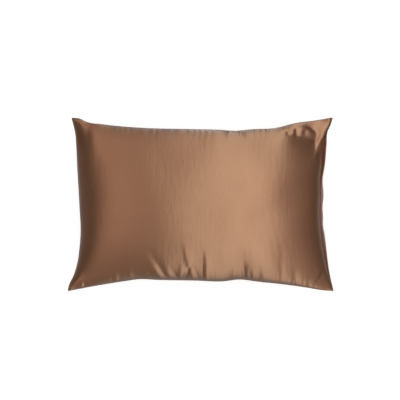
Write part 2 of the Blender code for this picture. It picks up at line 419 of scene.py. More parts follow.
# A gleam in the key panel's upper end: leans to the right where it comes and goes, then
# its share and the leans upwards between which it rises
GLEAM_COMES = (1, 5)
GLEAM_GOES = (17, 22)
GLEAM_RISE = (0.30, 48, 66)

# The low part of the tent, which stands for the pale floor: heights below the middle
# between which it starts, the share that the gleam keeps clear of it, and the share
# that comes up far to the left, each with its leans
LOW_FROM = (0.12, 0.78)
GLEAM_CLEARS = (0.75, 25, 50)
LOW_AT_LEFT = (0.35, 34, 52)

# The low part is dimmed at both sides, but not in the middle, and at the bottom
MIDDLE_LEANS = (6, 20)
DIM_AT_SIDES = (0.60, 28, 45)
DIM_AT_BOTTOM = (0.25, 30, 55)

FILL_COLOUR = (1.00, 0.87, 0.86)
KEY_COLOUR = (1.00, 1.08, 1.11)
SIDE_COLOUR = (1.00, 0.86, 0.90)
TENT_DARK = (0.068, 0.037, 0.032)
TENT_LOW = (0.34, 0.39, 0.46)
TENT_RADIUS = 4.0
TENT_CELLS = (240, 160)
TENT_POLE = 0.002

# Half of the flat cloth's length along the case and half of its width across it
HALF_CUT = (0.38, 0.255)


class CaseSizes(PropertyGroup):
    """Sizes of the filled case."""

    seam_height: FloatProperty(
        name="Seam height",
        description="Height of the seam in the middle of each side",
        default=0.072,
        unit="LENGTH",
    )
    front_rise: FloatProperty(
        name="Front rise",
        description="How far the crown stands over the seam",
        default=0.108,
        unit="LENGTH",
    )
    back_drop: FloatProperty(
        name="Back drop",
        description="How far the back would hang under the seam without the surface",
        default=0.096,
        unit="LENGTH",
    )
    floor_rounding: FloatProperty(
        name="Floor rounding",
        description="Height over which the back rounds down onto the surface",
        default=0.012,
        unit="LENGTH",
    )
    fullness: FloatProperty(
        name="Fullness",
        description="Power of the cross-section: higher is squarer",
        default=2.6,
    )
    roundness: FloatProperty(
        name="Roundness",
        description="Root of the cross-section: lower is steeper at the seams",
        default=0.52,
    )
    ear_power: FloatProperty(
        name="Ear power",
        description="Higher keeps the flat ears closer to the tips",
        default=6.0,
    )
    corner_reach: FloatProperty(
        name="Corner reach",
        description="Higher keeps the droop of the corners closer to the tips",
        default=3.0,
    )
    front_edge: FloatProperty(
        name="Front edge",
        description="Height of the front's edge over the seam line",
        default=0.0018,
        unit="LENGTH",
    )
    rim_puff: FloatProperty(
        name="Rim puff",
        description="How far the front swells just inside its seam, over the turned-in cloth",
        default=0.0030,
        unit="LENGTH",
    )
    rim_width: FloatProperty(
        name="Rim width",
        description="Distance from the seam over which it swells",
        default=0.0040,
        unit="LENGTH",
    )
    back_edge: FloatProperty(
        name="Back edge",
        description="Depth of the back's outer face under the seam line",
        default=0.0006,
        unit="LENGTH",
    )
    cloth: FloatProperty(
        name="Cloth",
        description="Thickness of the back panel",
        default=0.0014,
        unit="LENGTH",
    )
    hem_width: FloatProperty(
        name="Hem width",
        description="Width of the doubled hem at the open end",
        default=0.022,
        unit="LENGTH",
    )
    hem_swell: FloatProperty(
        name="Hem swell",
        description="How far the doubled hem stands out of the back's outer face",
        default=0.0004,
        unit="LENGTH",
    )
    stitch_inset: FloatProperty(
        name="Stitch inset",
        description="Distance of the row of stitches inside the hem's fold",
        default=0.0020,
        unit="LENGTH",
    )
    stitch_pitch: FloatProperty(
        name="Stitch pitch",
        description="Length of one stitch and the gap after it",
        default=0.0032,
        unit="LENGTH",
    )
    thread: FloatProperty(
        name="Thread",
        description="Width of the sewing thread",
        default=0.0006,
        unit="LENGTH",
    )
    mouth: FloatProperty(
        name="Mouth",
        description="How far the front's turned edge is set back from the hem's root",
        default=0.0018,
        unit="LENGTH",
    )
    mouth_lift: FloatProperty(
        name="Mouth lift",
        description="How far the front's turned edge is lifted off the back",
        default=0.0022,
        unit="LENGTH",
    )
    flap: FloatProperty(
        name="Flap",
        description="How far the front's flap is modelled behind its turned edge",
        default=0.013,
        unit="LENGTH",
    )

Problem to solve
Output all of the data above without any alteration.

Correct answer
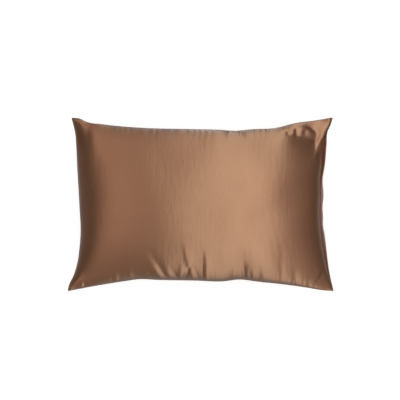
Write part 2 of the Blender code for this picture. It picks up at line 419 of scene.py. More parts follow.
# A gleam in the key panel's upper end: leans to the right where it comes and goes, then
# its share and the leans upwards between which it rises
GLEAM_COMES = (1, 5)
GLEAM_GOES = (17, 22)
GLEAM_RISE = (0.30, 48, 66)

# The low part of the tent, which stands for the pale floor: heights below the middle
# between which it starts, the share that the gleam keeps clear of it, and the share
# that comes up far to the left, each with its leans
LOW_FROM = (0.12, 0.78)
GLEAM_CLEARS = (0.75, 25, 50)
LOW_AT_LEFT = (0.35, 34, 52)

# The low part is dimmed at both sides, but not in the middle, and at the bottom
MIDDLE_LEANS = (6, 20)
DIM_AT_SIDES = (0.60, 28, 45)
DIM_AT_BOTTOM = (0.25, 30, 55)

FILL_COLOUR = (1.00, 0.87, 0.86)
KEY_COLOUR = (1.00, 1.08, 1.11)
SIDE_COLOUR = (1.00, 0.86, 0.90)
TENT_DARK = (0.068, 0.037, 0.032)
TENT_LOW = (0.34, 0.39, 0.46)
TENT_RADIUS = 4.0
TENT_CELLS = (240, 160)
TENT_POLE = 0.002

# Half of the flat cloth's length along the case and half of its width across it
HALF_CUT = (0.38, 0.255)


class CaseSizes(PropertyGroup):
    """Sizes of the filled case."""

    seam_height: FloatProperty(
        name="Seam height",
        description="Height of the seam in the middle of each side",
        default=0.072,
        unit="LENGTH",
    )
    front_rise: FloatProperty(
        name="Front rise",
        description="How far the crown stands over the seam",
        default=0.108,
        unit="LENGTH",
    )
    back_drop: FloatProperty(
        name="Back drop",
        description="How far the back would hang under the seam without the surface",
        default=0.096,
        unit="LENGTH",
    )
    floor_rounding: FloatProperty(
        name="Floor rounding",
        description="Height over which the back rounds down onto the surface",
        default=0.012,
        unit="LENGTH",
    )
    fullness: FloatProperty(
        name="Fullness",
        description="Power of the cross-section: higher is squarer",
        default=2.6,
    )
    roundness: FloatProperty(
        name="Roundness",
        description="Root of the cross-section: lower is steeper at the seams",
        default=0.52,
    )
    ear_power: FloatProperty(
        name="Ear power",
        description="Higher keeps the flat ears closer to the tips",
        default=6.0,
    )
    corner_reach: FloatProperty(
        name="Corner reach",
        description="Higher keeps the droop of the corners closer to the tips",
        default=3.0,
    )
    front_edge: FloatProperty(
        name="Front edge",
        description="Height of the front's edge over the seam line",
        default=0.0018,
        unit="LENGTH",
    )
    rim_puff: FloatProperty(
        name="Rim puff",
        description="How far the front swells just inside its seam, over the turned-in cloth",
        default=0.0030,
        unit="LENGTH",
    )
    rim_width: FloatProperty(
        name="Rim width",
        description="Distance from the seam over which it swells",
        default=0.0040,
        unit="LENGTH",
    )
    back_edge: FloatProperty(
        name="Back edge",
        description="Depth of the back's outer face under the seam line",
        default=0.0006,
        unit="LENGTH",
    )
    cloth: FloatProperty(
        name="Cloth",
        description="Thickness of the back panel",
        default=0.0014,
        unit="LENGTH",
    )
    hem_width: FloatProperty(
        name="Hem width",
        description="Width of the doubled hem at the open end",
        default=0.022,
        unit="LENGTH",
    )
    hem_swell: FloatProperty(
        name="Hem swell",
        description="How far the doubled hem stands out of the back's outer face",
        default=0.0004,
        unit="LENGTH",
    )
    stitch_inset: FloatProperty(
        name="Stitch inset",
        description="Distance of the row of stitches inside the hem's fold",
        default=0.0020,
        unit="LENGTH",
    )
    stitch_pitch: FloatProperty(
        name="Stitch pitch",
        description="Length of one stitch and the gap after it",
        default=0.0032,
        unit="LENGTH",
    )
    thread: FloatProperty(
        name="Thread",
        description="Width of the sewing thread",
        default=0.0006,
        unit="LENGTH",
    )
    mouth: FloatProperty(
        name="Mouth",
        description="How far the front's turned edge is set back from the hem's root",
        default=0.0018,
        unit="LENGTH",
    )
    mouth_lift: FloatProperty(
        name="Mouth lift",
        description="How far the front's turned edge is lifted off the back",
        default=0.0022,
        unit="LENGTH",
    )
    flap: FloatProperty(
        name="Flap",
        description="How far the front's flap is modelled behind its turned edge",
        default=0.013,
        unit="LENGTH",
    )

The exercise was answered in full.